WRITTEN EXERCISE:
Write out exactly the lines that run from the line containing "and its cuffs." through the line containing "the imported model."; both end lines belong to the answer.

SUPPLIED INFORMATION:
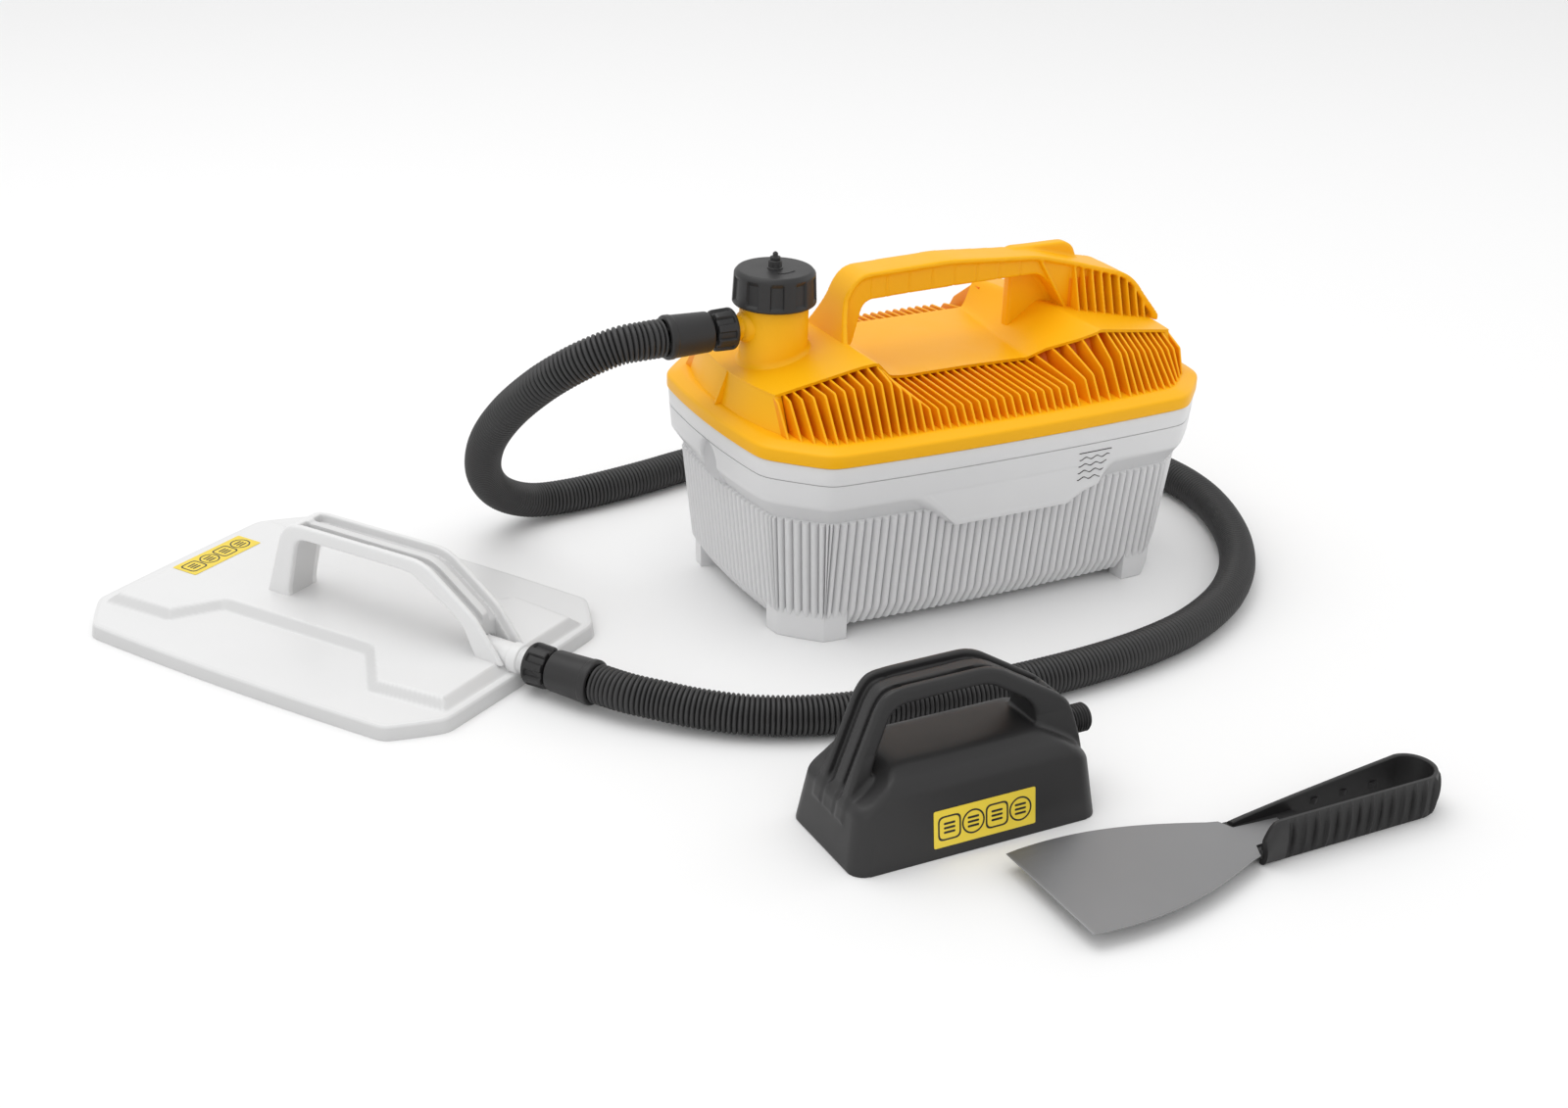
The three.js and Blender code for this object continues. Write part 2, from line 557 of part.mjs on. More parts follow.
function plateHandle() {
  const side = [[-55, PLATE.raised + GAP], [-40, 62], [-36, 68], [-28, 71], [78, 72.5], [122, 44],
    [143, PLATE.raised + GAP], [124, PLATE.raised + GAP], [110, 37], [70, 62], [-22, 61], [-27, 58],
    [-37, PLATE.raised + GAP]];
  const arch = slabAlongY(side, -14, 16);
  const pipe = turnedAlongX([[112, 0], [112, 9 + GAP], [150, 9 + GAP], [150, 0]], 20)
    .translate(0, 0, PLATE.inletZ);
  const channels = [-1, 1].map((s) => slabAlongY([[-24, 66], [-24, 80], [74, 80], [74, 67.5]],
    s < 0 ? -10 : 7, s < 0 ? -5 : 12));
  return cut(arch, pipe, ...channels);
}

// ---------------------------------------------------------------- small steam head

function roundedRectangle(halfX, halfY, radius, z) {
  const points = [];
  for (const [sx, sy, start] of [[1, -1, -90], [1, 1, 0], [-1, 1, 90], [-1, -1, 180]]) {
    for (let i = 0; i <= 3; i += 1) {
      const turn = (start + i * 30) * Math.PI / 180;
      points.push([sx * (halfX - radius) + radius * Math.cos(turn),
        sy * (halfY - radius) + radius * Math.sin(turn), z]);
    }
  }
  return points;
}

// Tapered box under a roof that is low at both ends and hipped to a flat ridge; `grow` moves
// every face outwards.
function headForm(grow) {
  const { half, width, shoulder, roof } = HEAD;
  const walls = skinned([
    roundedRectangle(half + grow, width + grow, 10, 0),
    roundedRectangle(half - 5 + grow, width - 5 + grow, 10, shoulder),
    roundedRectangle(half - 8 + grow, width - 8 + grow, 10, 62),
  ]);
  const long = slabAlongY([[-90, -1], [90, -1], [90, shoulder - 1 + grow], [76, shoulder + 1 + grow],
    [46, roof + grow], [-48, roof + grow], [-72, shoulder + grow], [-90, shoulder - 2 + grow]], -60, 60);
  const across = slabAlongX([[-60, -1], [60, -1], [60, 36 + grow], [34, 49 + grow], [17, roof + grow],
    [-17, roof + grow], [-34, 49 + grow], [-60, 36 + grow]], -90, 90);
  return overlap(walls, long, across);
}

function headShell() {
  const inside = headForm(-2.5).translate(0, 0, -2.5);
  const skirt = skinned([roundedRectangle(HEAD.half - 2.5, HEAD.width - 2.5, 8, -3),
    roundedRectangle(HEAD.half - 3.4, HEAD.width - 3.4, 8, 6)]);
  const inletHole = turnedAlongX([[55, 0], [55, 5.2], [90, 5.2], [90, 0]], 16).translate(0, 0, HEAD.inletZ);
  return cut(headForm(0), inside, skirt, inletHole);
}

function headHandle() {
  const side = [[-76, 34], [-74, 40], [-56, 94], [-50, 99], [15, 100], [66, 71], [74, 62], [81, 36],
    [60, 36], [38, 50], [38, 74], [12, 90], [-46, 89], [-50, 86], [-60, 48], [-58, 34]];
  const arch = slabAlongY(side, -13.5, 13.5);
  const inlet = turnedAlongX([[50, 0], [50, 9 + GAP], [90, 9 + GAP], [90, 0]], 24)
    .translate(0, 0, HEAD.inletZ);
  const channels = [-1, 1].map((s) => slabAlongY([[-46, 94.5], [-46, 110], [12, 110], [12, 95.5]],
    s < 0 ? -9.5 : 5.5, s < 0 ? -5.5 : 9.5));
  return cut(arch, headForm(GAP), inlet, ...channels);
}

function headInlet() {
  const { spigot, bore } = OUTLET;
  const pipe = turnedAlongX([[58, bore], [58, 9], [82, 9], [82, spigot], [94, spigot], [94, bore]], 24)
    .translate(0, 0, HEAD.inletZ);
  return cut(pipe, headForm(GAP));
}

// ---------------------------------------------------------------- scraper

function scraperBlade() {
  const { half, blade, neck, z, thick } = SCRAPER;
  const curve = [0, 0.2, 0.4, 0.6, 0.8, 1].map((t) => {
    const swell = 4.5 * Math.sin(Math.PI * Math.min(1, t * 1.05));
    return [blade * t, half + (neck - half) * t ** 1.6 + swell];
  });
  const side = [...curve, [blade + 4, neck - 9], [blade + 34, neck - 11]];
  const outline = [...side.map(([x, y]) => [x, -y]), ...side.reverse()];
  return prism(outline, z, z + thick);
}

// A long loop: walls round a web that holds the blade's tang.
function scraperHandle() {
  const stadium = (radius, x0, x1) => [
    [x0, -radius], ...[-90, -60, -30, 0, 30, 60, 90].map((a) => {
      const turn = a * Math.PI / 180;
      return [x1 + radius * Math.cos(turn), radius * Math.sin(turn)];
    }), [x0, radius],
  ];
  const { blade, neck, z, thick } = SCRAPER;
  const outer = prism(stadium(17, blade + 5, 255), 0, 40);
  const shape = slabAlongY([[blade, 3], [blade + 8, 0], [275, 0], [275, 26], [blade + 16, 27.5],
    [blade + 8, 25], [blade + 4, 16]], -30, 30);
  const farSlope = slabAlongY([[blade - 10, 12], [250, 26], [250, 60], [blade - 10, 60]], 0, 40);
  const above = prism(stadium(13.8, blade + 3, 255), 14, 45);
  const below = prism(stadium(13.8, blade + 12, 255), -5, 6);
  const window = prism(stadium(10.5, blade + 48, 251), -5, 45);
  const slot = box(blade - 1, blade + 34.4, -(neck - 9) - 3, neck - 9 + 3, z - GAP, z + thick + GAP);
  return cut(overlap(outer, shape), farSlope, above, below, window, slot);
}

// ---------------------------------------------------------------- assembly

const steamer = new THREE.Group();
const cordPieces = new Set(['hose_tube', 'hose_cuff_tank', 'hose_cuff_plate']);

function add(parent, name, geometry, finish) {
  const mesh = new THREE.Mesh(geometry, new THREE.MeshStandardMaterial(finish));
  mesh.name = name;
  parent.add(mesh);
  return mesh;
}

function placedGroup(x, y, z, turnDegrees) {
  const group = new THREE.Group();
  group.position.set(x, y, z);
  group.rotation.z = turnDegrees * Math.PI / 180;
  steamer.add(group);
  return group;
}

function addTankAndCover() {
  add(steamer, 'tank_shell', tankShell(), WHITE);
  add(steamer, 'cover_shell', coverShell(), YELLOW);
  add(steamer, 'filler_neck', fillerNeck(), YELLOW);
  const { inner, outer } = BANK;
  for (const [name, side] of [['front', -1], ['rear', 1]]) {
    add(steamer, `louvres_${name}_left`, louvreBank(side, -outer, -inner - GAP), YELLOW);
    add(steamer, `louvres_${name}_middle`, louvreBank(side, -inner, inner), YELLOW);
    add(steamer, `louvres_${name}_right`, louvreBank(side, inner + GAP, outer), YELLOW);
  }
  add(steamer, 'carry_handle', carryHandle(), YELLOW);
  add(steamer, 'inner_lid', innerLid(), WHITE);
  add(steamer, 'lid_gasket', lidGasket(), SILICONE);
  const seal = ring(NECK.bore + 0.6, NECK.radius - 1.8, LID.top + GAP, NECK.foot - GAP, 20);
  add(steamer, 'neck_seal', seal.translate(NECK.x, 0, 0), SILICONE);
  SCREWS.forEach(([x, y], i) => {
    add(steamer, `lid_screw_${i + 1}`, lidScrew(), STEEL).position.set(x, y, 0);
  });
}

function addElectrics() {
  add(steamer, 'heating_element', heatingElement(), STEEL);
  add(steamer, 'element_gasket', elementPlate(LID.top + GAP, 134.5, 17, 26), SILICONE);
  add(steamer, 'element_flange', elementPlate(134.8, 137.6, 18, 27), BRASS);
  [-1, 1].forEach((s, i) => {
    const nut = hexNut(4.4, 7.6, 137.9, 142.9);
    add(steamer, `element_nut_${i + 1}`, nut, BRASS).position.set(ELEMENT.x, s * ELEMENT.legY, 0);
  });
  const cutout = join(rod(6.2, 137.9, 141, 16), rod(5, 140, 147, 12));
  add(steamer, 'thermal_cutout', cutout, BLACK).position.set(ELEMENT.x - 4, 0, 0);
  add(steamer, 'terminal_block', box(112, 126, -10, 10, LID.top + GAP, 147), WHITE);
  add(steamer, 'cord_gland', cordGland(), BLACK);
  ['live', 'neutral', 'earth'].forEach((wire, i) => {
    const start = (i - 1) * 6;
    const end = GLAND.y + (i - 1) * 2.8;
    const drop = (i - 1) * 2;
    const points = [[126.8, start, 143], [131, start + 1.5, 144], [139, (start + end) / 2, 151 - drop],
      [144, end - 2, 157 - drop], [147, end, GLAND.z - drop / 2]];
    add(steamer, `lead_${wire}`, tube(points, 1.2, 6, 10), RUBBER);
  });
}

function addCap() {
  add(steamer, 'filler_cap', fillerCap(), BLACK);
  add(steamer, 'cap_seal', capSeal(), SILICONE);
  add(steamer, 'valve_body', valveBody(), BLACK);
  add(steamer, 'valve_pin', valvePin(), BLACK);
  add(steamer, 'valve_spring', valveSpring(), STEEL);
  const seat = ring(1.9, 2.9, VALVE.seat + 0.2, VALVE.seat + 1.1, 16);
  add(steamer, 'valve_seat_ring', seat.translate(NECK.x, 0, 0), SILICONE);
}

// Union of nut, washer and cuff; its group points from the spigot towards the hose.
function addUnion(parent, where, spigotFace) {
  const union = new THREE.Group();
  union.position.copy(spigotFace.position);
  union.rotation.z = spigotFace.turn;
  parent.add(union);
  add(union, `union_nut_${where}`, unionNut(), BLACK);
  add(union, `union_washer_${where}`, unionWasher(), SILICONE);
  add(union, `hose_cuff_${where}`, hoseCuff(), BLACK);
}

function addTools() {
  const plate = placedGroup(PLATE.x, PLATE.y, 0, PLATE.turn);
  add(plate, 'plate_shell', plateShell(), WHITE);
  add(plate, 'plate_handle', plateHandle(), WHITE);
  addUnion(plate, 'plate', { position: new THREE.Vector3(PLATE.inletX, 0, PLATE.inletZ), turn: 0 });
  const head = placedGroup(HEAD.x, HEAD.y, 0, 0);
  add(head, 'head_shell', headShell(), BLACK);
  add(head, 'head_handle', headHandle(), BLACK);
  add(head, 'head_inlet', headInlet(), BLACK);
  const scraper = placedGroup(SCRAPER.x, SCRAPER.y, 0, 0);
  add(scraper, 'scraper_blade', scraperBlade(), STEEL);
  add(scraper, 'scraper_handle', scraperHandle(), BLACK);
}

addTankAndCover();
addElectrics();
addCap();
addUnion(steamer, 'tank', { position: new THREE.Vector3(OUTLET.bossEnd, 0, OUTLET.z), turn: Math.PI });
add(steamer, 'hose_tube', tube(HOSE_ROUTE, HOSE.radius, HOSE.sides, HOSE.steps), BLACK);
addTools();

// The origin is the middle of the footprint of everything but the hose and its cuffs.
steamer.updateMatrixWorld(true);
const footprint = new THREE.Box3();
steamer.traverse((piece) => {
  if (piece.isMesh && !cordPieces.has(piece.name)) footprint.expandByObject(piece, true);
});
const middle = footprint.getCenter(new THREE.Vector3());
steamer.position.set(-middle.x, -middle.y, -footprint.min.z);
steamer.updateMatrixWorld(true);

export default steamer;
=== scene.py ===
"""Wallpaper steamer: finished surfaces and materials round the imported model.

Sizes are millimetres in each sub-assembly's own frame; `Place` turns them into the row frame in
metres.  A shape is a grid worked out from two parameters, a profile carried along a path, or a
field of signed distances whose zero surface is meshed.
"""

import json
import logging
import math
from collections.abc import Sequence
from dataclasses import dataclass, field
from enum import Enum

import bpy
import numpy as np
from mathutils import Matrix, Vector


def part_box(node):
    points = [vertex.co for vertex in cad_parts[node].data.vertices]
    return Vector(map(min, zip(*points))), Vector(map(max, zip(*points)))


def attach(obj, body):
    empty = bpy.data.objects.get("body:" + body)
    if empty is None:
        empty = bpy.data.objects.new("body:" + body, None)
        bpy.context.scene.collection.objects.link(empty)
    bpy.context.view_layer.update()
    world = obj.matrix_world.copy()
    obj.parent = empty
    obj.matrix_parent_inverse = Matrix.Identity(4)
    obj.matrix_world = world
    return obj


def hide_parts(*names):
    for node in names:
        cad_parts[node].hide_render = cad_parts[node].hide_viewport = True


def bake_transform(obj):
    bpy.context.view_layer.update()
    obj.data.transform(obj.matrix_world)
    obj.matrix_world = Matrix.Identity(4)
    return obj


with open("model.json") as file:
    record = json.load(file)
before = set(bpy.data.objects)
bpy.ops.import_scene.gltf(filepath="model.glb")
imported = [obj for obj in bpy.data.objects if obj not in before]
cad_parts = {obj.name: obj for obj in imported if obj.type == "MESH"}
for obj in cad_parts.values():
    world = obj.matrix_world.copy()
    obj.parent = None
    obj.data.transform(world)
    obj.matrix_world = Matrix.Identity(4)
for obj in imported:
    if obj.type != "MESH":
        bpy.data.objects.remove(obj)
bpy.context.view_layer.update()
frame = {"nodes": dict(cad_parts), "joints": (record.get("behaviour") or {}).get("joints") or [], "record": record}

MM = 0.001
LOG = logging.getLogger("steamer")
Points = np.ndarray
Corners = Sequence[tuple[float, float]]


# ------------------------------------------------------------------------------ placing


@dataclass(frozen=True)
class Place:
    """Where a sub-assembly's own frame stands in the row frame.

    Args:
        x, y, z: its origin, in millimetres.
        turn: its turn about +Z, in radians.
    """

    x: float
    y: float
    z: float = 0.0
    turn: float = 0.0

    def to_row(self, points: Points) -> Points:
        """Returns points moved into the row frame, in metres."""
        cos, sin = math.cos(self.turn), math.sin(self.turn)
        x = self.x + cos * points[..., 0] - sin * points[..., 1]
        y = self.y + sin * points[..., 0] + cos * points[..., 1]
        return np.stack([x, y, self.z + points[..., 2]], axis=-1) * MM


def middle_of(node: str) -> tuple[float, float]:
    """Returns the middle of a CAD node's footprint, in millimetres."""
    low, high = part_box(node)
    return (low[0] + high[0]) / 2 / MM, (low[1] + high[1]) / 2 / MM


def joint_named(name: str) -> dict:
    """Returns the record's joint of that name."""
    return next(joint for joint in frame["joints"] if joint["name"] == name)


# ------------------------------------------------------------------------------ meshes


@dataclass
class Shell:
    """One closed skin: its points and its faces as rows of point numbers.

    Args:
        points: (n, 3) places.
        quads: (m, 4) point numbers.
        caps: flat faces with any number of corners.
        shade: one number per point, kept as the mesh attribute "shade": how much painted shade each point takes,
            and on a label how much print.
    """

    points: Points
    quads: np.ndarray
    caps: list[np.ndarray] = field(default_factory=list)
    shade: np.ndarray | None = None

    def outward(self) -> "Shell":
        """Returns the shell with its faces turned outwards.

        The signed volume is a sixth of the sum, over triangles, of the box product of the
        three corners; it is negative when the faces point inwards.
        """
        p = self.points - self.points.mean(axis=0)
        triangles = [self.quads[:, [0, 1, 2]], self.quads[:, [0, 2, 3]]]
        for cap in self.caps:
            fan = np.stack([np.full(len(cap) - 2, cap[0]), cap[1:-1], cap[2:]], axis=1)
            triangles.append(fan)
        corners = p[np.concatenate(triangles)]
        volume = np.einsum("ij,ij->", corners[:, 0], np.cross(corners[:, 1], corners[:, 2]))
        if volume < 0:
            self.quads = self.quads[:, ::-1]
            self.caps = [cap[::-1] for cap in self.caps]
        return self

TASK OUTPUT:
// The origin is the middle of the footprint of everything but the hose and its cuffs.
steamer.updateMatrixWorld(true);
const footprint = new THREE.Box3();
steamer.traverse((piece) => {
  if (piece.isMesh && !cordPieces.has(piece.name)) footprint.expandByObject(piece, true);
});
const middle = footprint.getCenter(new THREE.Vector3());
steamer.position.set(-middle.x, -middle.y, -footprint.min.z);
steamer.updateMatrixWorld(true);

export default steamer;
=== scene.py ===
"""Wallpaper steamer: finished surfaces and materials round the imported model.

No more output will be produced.